My initial enthusiasm to meet charming, welcoming locals has unwittingly been replaced by a foot-dragging reluctanct to date supposedly charming, Latino strangers; the refreshingly laid-back, everything-in-your-own-time service has become infuriatingly inefficient; sipping a Fanta Limón while propped up against a bustling bar has lost its appeal and instead I´m craving a squashy chair and a pot of Earl Grey...

Whereas I previously enjoyed never quite understanding the day-to-day happenings (considering it as something of an opportunity to live in my own bubble), after a series of back-to-back confusions I am now weary of total incomprehension and fed up of never knowing what the hell is going on. The initial enthusiasm has subsided and left me feeling distinctly frayed around the edges: permanently chasing sleep and pining for a city where I can understand the barman and a friendly shoulder is never far away.

Last weekend I allowed myself a guilt-free break from all things Spanish, indulging my pangs of nostalgia in an Irish pub in the North of the city. I spent a happy afternoon drinking pints, watching rugby on a big screen and chatting to a Londoner who could have walked straight off the set of Only Fools and Horses. Two games and four pints later, I left feeling comforted and revived (probably the result of the Heineken more than anything).

By no means am I having second thoughts about moving to Madrid. On the contrary, I´m even more impatient to graduate from broken spanglish to fluent spanish: when communication isn´t such a fiasco I know I will feel more of a local and less of a tourist.
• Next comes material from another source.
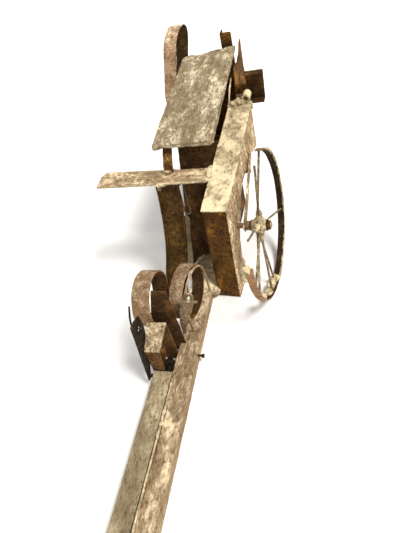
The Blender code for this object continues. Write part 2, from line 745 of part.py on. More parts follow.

As and when that happens, sporadic weekends of all-things-English and visits from friends will be sufficient to ease the waves of homesickness and to refocus my rose-tinted spectacles firmly on Madrid.

Thursday, 4 November 2010

Being on the wrong side of the blackboard

Having spent an unsuccessful two months meticulously editing cover letters and labouring over lengthy job applications, when I arrived in Madrid in September and flip-flopped into a language school armed only with a crumpled CV, I didn´t hold out much hope of getting an interview. As such, I was gobsmacked when after a chaotic twenty minutes I left with a job. After talking to other teachers, I soon realised that their TEFL qualifications (Teaching English as a Foreign Language) are the result of a four week residential training camp. In comparison, my seventy hour online TEFL certificate seems flimsy to say the least. Indeed, when I started the course I never anticipated that I would actually end up teaching - part of me had hoped that my half-hearted efforts to secure a position in a language school would fall flat and I would be able to retreat to the familiarity of working in an Irish pub. Instead, I have had to confront the laughable reality that I am a teacher.
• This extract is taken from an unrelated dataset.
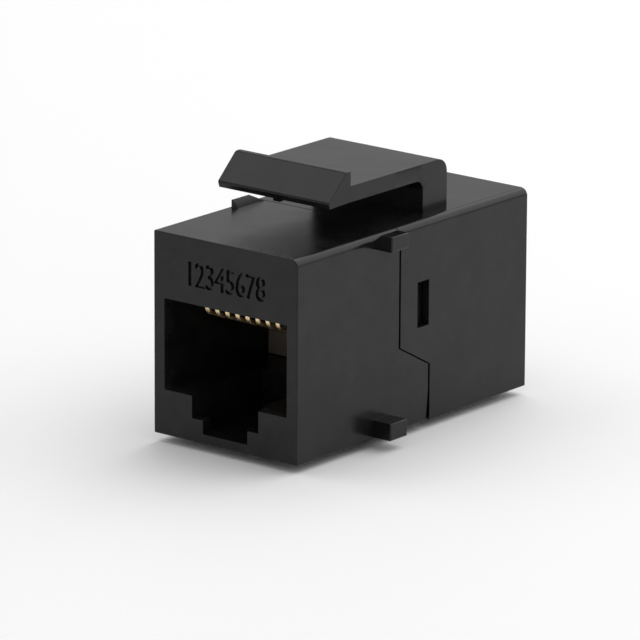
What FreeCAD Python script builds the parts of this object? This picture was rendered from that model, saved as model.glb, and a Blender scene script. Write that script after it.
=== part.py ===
import FreeCAD, Part
import math
import os
import re
import Sketcher

# A straight-through coupler that snaps into a panel cut-out: two moulded half housings, one plug port at
# each end, a circuit board across the middle and eight contact strips on each side of it.
# Millimetres. X is across, Y runs from the front port to the rear port, Z is up. The origin is on the
# flat underside, at the middle of its length and width.

doc = FreeCAD.newDocument("coupler")
sheet = doc.addObject("Spreadsheet::Sheet", "sizes")

# The driving dimensions: alias, value and what it measures
DIMENSIONS = (
    ("length", 29.2, "front face to rear face"),
    ("width", 14.5, "side to side, without the ears"),
    ("height", 16.5, "underside to top, without the latch"),
    ("wall", 1.35, "side wall"),
    ("roof_wall", 1.2, "wall over the contact carriers"),
    ("face_wall", 1.0, "end wall that the port opens through"),
    ("face_edge", 0.08, "rounding round an end face"),
    ("top_round", 0.65, "rounding of the long upper edge on the right"),
    ("edge_round", 0.12, "rounding of the other three long edges"),
    ("port_floor", 4.0, "underside to the floor of the port"),
    ("port_rise", 6.85, "height of the port"),
    ("port_lead", 0.3, "how far the mouth of the port opens out"),
    ("lead_depth", 0.9, "length of the mouth's lead-in"),
    ("step_width", 6.7, "width of the latch way's upper step"),
    ("step_floor", 1.9, "underside to the upper step"),
    ("slot_width", 4.5, "width of the latch way's lower step"),
    ("slot_floor", 0.78, "underside to the lower step"),
    ("way_depth", 8.6, "length of the latch way behind the end face"),
    ("core_wall", 1.1, "wall left round the hollows in the floor"),
    ("seam_upper", 12.65, "front face to the seam, upper run"),
    ("seam_lower", 16.43, "front face to the seam, lower run"),
    ("knee_upper", 6.7, "height where the seam starts to slant"),
    ("knee_lower", 4.65, "height where the slant ends"),
    ("seam_gap", 0.2, "open seam between the housings"),
    ("splay", 0.25, "how much wider the seam is at the underside"),
    ("splay_rise", 2.4, "height where the seam starts to widen"),
    ("lip_length", 0.8, "lip of the front housing inside the rear one"),
    ("ear_front", 9.3, "front face to the panel stop"),
    ("ear_length", 2.1, "thickness of an ear along the coupler"),
    ("ear_reach", 1.9, "how far an ear stands out sideways"),
    ("ear_rise", 1.25, "height of the upper ear"),
    ("ear_top", 0.25, "how far the upper ear stands above the top"),
    ("ear_flat", 1.1, "flat top of the upper ear, from its outer end"),
    ("ear_fall", 1.14, "fall of the upper ear's slope to the housing"),
    ("ear_base", 1.4, "height of a lower ear"),
    ("ear_foot", 0.23, "underside to a lower ear"),
    ("ear_edge", 0.12, "rounding of an ear's outer edges"),
    ("rib_inset", 0.14, "left side to the rib on the top"),
    ("rib_wide", 0.12, "flat top of the rib"),
    ("rib_slope", 0.25, "how far the rib's inner side slopes"),
    ("rib_rise", 0.6, "height of the rib above the top"),
    ("rib_end", 0.15, "end of the rib's ramp to the seam"),
    ("catch_front", 6.3, "front face to the start of the fixed catch"),
    ("catch_length", 1.7, "length of the fixed catch"),
    ("catch_land", 0.5, "flat tip of the fixed catch"),
    ("catch_drop", 0.7, "depth of the fixed catch below the underside"),
    ("catch_width", 11.0, "width of the fixed catch"),
    ("window_near", 15.0, "front face to the front edge of a side window"),
    ("window_length", 1.45, "length of a side window"),
    ("window_foot", 7.9, "underside to a side window"),
    ("window_rise", 3.7, "height of a side window"),
    ("tongue_skin", 0.55, "thickness of a snap tongue"),
    ("tongue_tail", 0.7, "tongue beyond the window"),
    ("barb", 0.5, "height of the barb on a tongue"),
    ("barb_land", 0.18, "flat top of the barb"),
    ("snap_play", 0.12, "clearance round a tongue and its barb"),
    ("play", 0.06, "clearance between pieces that seat in each other"),
    ("latch_width", 11.2, "width of the keystone latch"),
    ("latch_gap", 2.65, "top of the housing to the latch's underside"),
    ("latch_plate", 1.3, "thickness of the latch's arm"),
    ("latch_tip", 5.8, "front face to the tip of the latch"),
    ("nose_blunt", 0.17, "how far the nose's blunt end leans forward"),
    ("nose_lift", 0.4, "tip of the nose above the latch's underside"),
    ("nose_drop", 0.1, "foot of the nose below the latch's underside"),
    ("nub_near", 0.45, "tip of the latch to the nub under it"),
    ("nub_length", 0.45, "length of the nub"),
    ("nub_wide", 0.7, "width of the nub"),
    ("nub_drop", 0.22, "depth of the nub below the latch's underside"),
    ("crest_near", 8.0, "front face to the front of the crest"),
    ("crest_far", 8.55, "front face to the back of the crest"),
    ("crest_rise", 1.17, "crest above the latch's arm"),
    ("crest_round", 0.15, "rounding of the crest and the nose"),
    ("root_front", 17.65, "front face to the front of the latch's root"),
    ("root_length", 3.1, "thickness of the latch's root"),
    ("root_outer", 1.15, "rounding over the root"),
    ("root_inner", 0.85, "rounding under the arm at the root"),
    ("flex_back", 1.75, "line the arm bends about, in front of the root"),
    ("flex_play", 0.08, "clearance at the bending line"),
    ("board_thick", 1.2, "thickness of the circuit board"),
    ("board_hole", 0.37, "radius of a hole for a contact tail"),
    ("pitch", 1.02, "spacing of the contacts"),
    ("strip_wide", 0.4, "width of a contact strip"),
    ("strip_thick", 0.3, "thickness of a contact strip"),
    ("strip_bend", 0.62, "centre-line radius of the front bend"),
    ("strip_jog", 0.4, "centre-line radius of the bends by the board"),
    ("bend_front", 2.2, "end face to the centre line of the front bend"),
    ("run_lift", 0.8, "port roof to the upper run of a contact"),
    ("run_drop", 0.8, "port roof to the lower end of the front bend"),
    ("tail_lift", 1.55, "upper run to the upper row of tails"),
    ("jog_back", 3.44, "board to where the upper row's strips rise"),
    ("tip_seat", 0.5, "free end of a contact inside the comb"),
    ("tip_drop", 4.9, "port roof to the free end of a contact"),
    ("slot_play", 0.08, "clearance each side of a contact in its slot"),
    ("comb_wall", 1.54, "thickness of the wall that ends a port"),
    ("comb_depth", 1.0, "depth of the comb's slots"),
    ("comb_play", 0.62, "room in the comb below a contact's free end"),
)
ALIASES = set()
for row, (alias, value, meaning) in enumerate(DIMENSIONS, start=1):
    sheet.set(f"A{row}", meaning)
    sheet.set(f"B{row}", str(value))
    sheet.setAlias(f"B{row}", alias)
    ALIASES.add(alias)
doc.recompute()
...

In addition to being hideously underqualified, I also feel ridiculously young to be a teacher, and I quote one of my students here: “You´re not actually a teacher are you?” To say I´m learning on the job seems to be something of an understatement. After four weeks I´m still far from comfortable with blackboard, chalk and a roomful of expectant faces. Although all of the classes are exclusively in English, I have found it hard to relax into the comfort of my mother tongue, and often find myself freestyling my way through confused explanations of English grammar. Despite studying English, when it comes to explaining the idiosyncracies and foibles of a language, my knowledge fails me. Phrasal verbs have become the bane of my life. Sometimes there just is no rhyme or reason as to why things are the way things are, yet when faced blank incomprehension, the explanation, “this is an exception to the rule”, isn´t quite substantial.

My three hours of classes with children are also something of a challenge. Although gaps in my knowledge of English are less apparent, being bubbly and enthusiastic about farmyard animals at 7pm is a difinitive struggle. After a painful few weeks inflicting worksheet upon worksheet upon reluctant ten-year-olds, I have resorted to non-stop games. I´ll take games and smiles over education and frowns any day!
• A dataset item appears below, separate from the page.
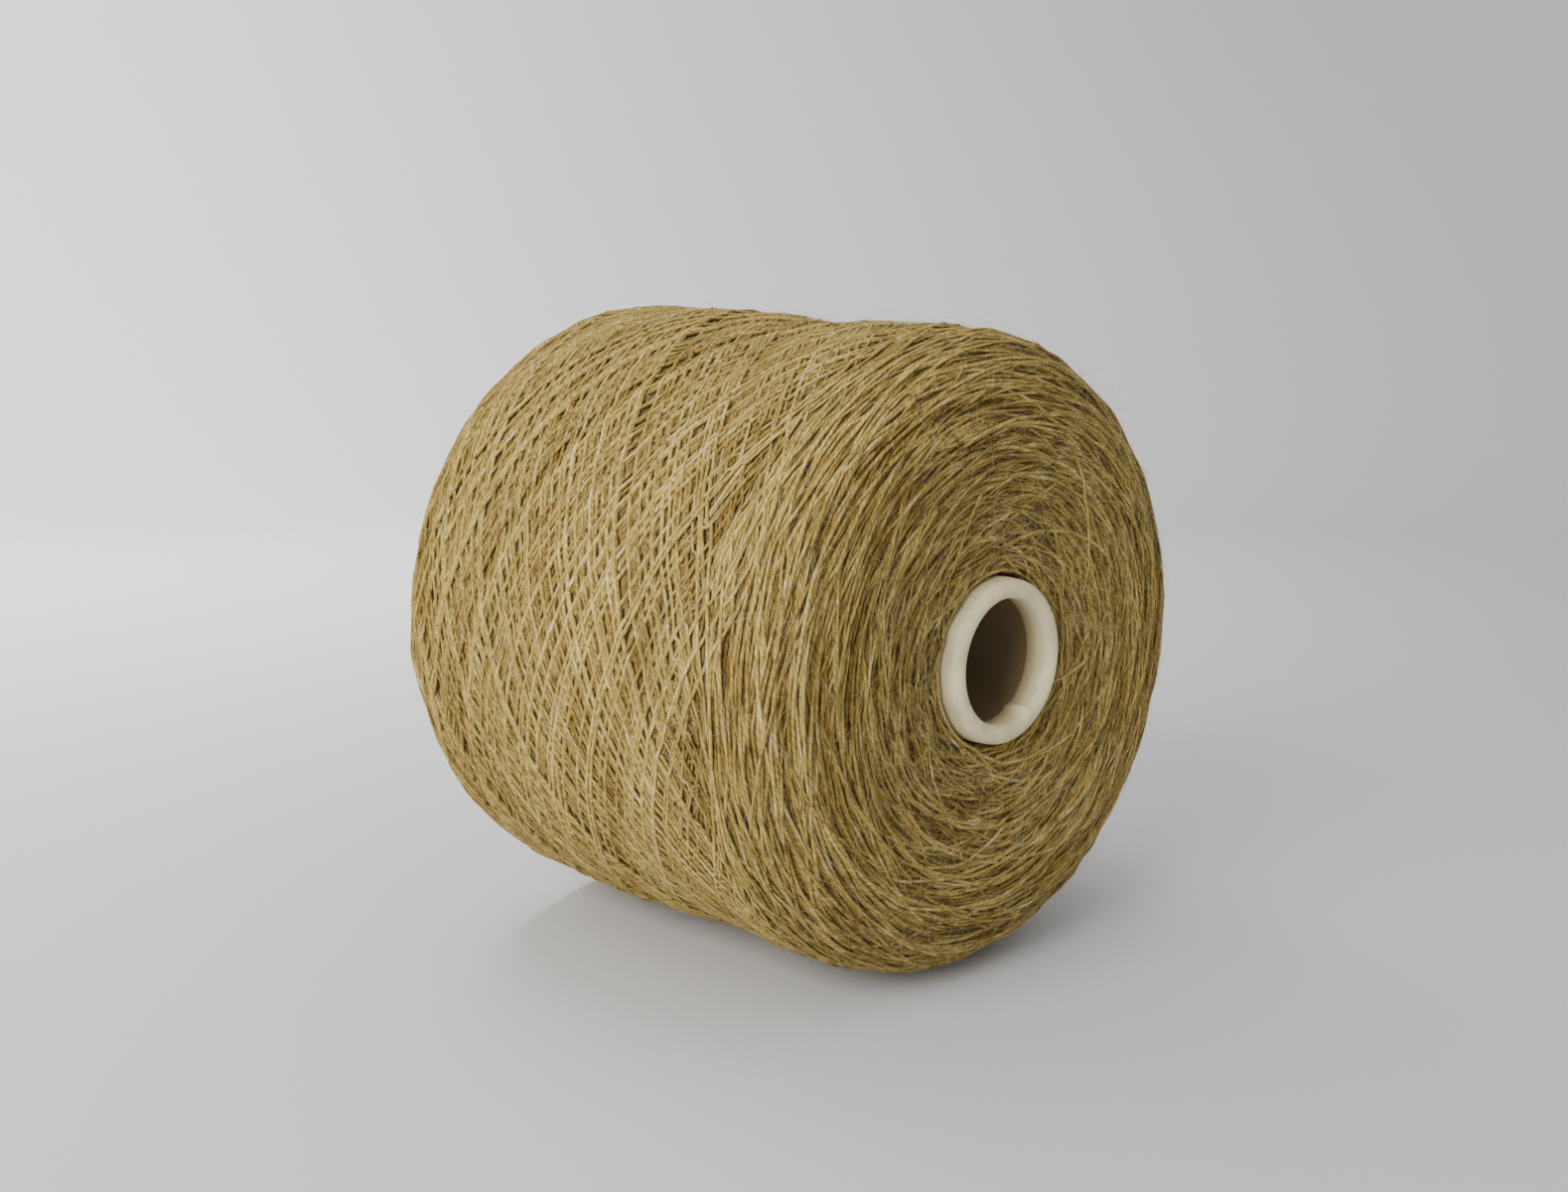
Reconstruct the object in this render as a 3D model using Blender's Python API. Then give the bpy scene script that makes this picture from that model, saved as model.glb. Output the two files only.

Grammatical improvisation and children aside, its not all been bad. I have generally been blessed with lovely, understanding, encouraging students. One invited me to the dress rehearsal of the National Orchestra of Spain, where I spent a surreal Friday morning sitting amidst the orchestra as it played Mozart´s Requiem. Another, mortified to learn that I don´t eat jamón, whisked me off to a vegetarian restaurant for a two course lunch after class. My apprehension about intensive one-on-one private classes also proved to be misplaced. I have found myself having long chats in beautiful flats with incredibly interesting people, including most recently a journalist who travels the world producing documentaries.

I am slowly coming round to the idea that teaching could be a better option than pulling pints in an Irish pub. Despite the fact that by teaching English all day my level of Spanish is remaining stubbornly low, my standard of English is coming on in leaps and bounds, and I am slowly adjusting to being the one conducting the class. In fact, now that the tables have turned on me, I keep having nostalgic pangs for university. As an unsympathetic student I would frequently criticise stilted lesson plans or boring lecturers. Now, I know I would be much more forgiving!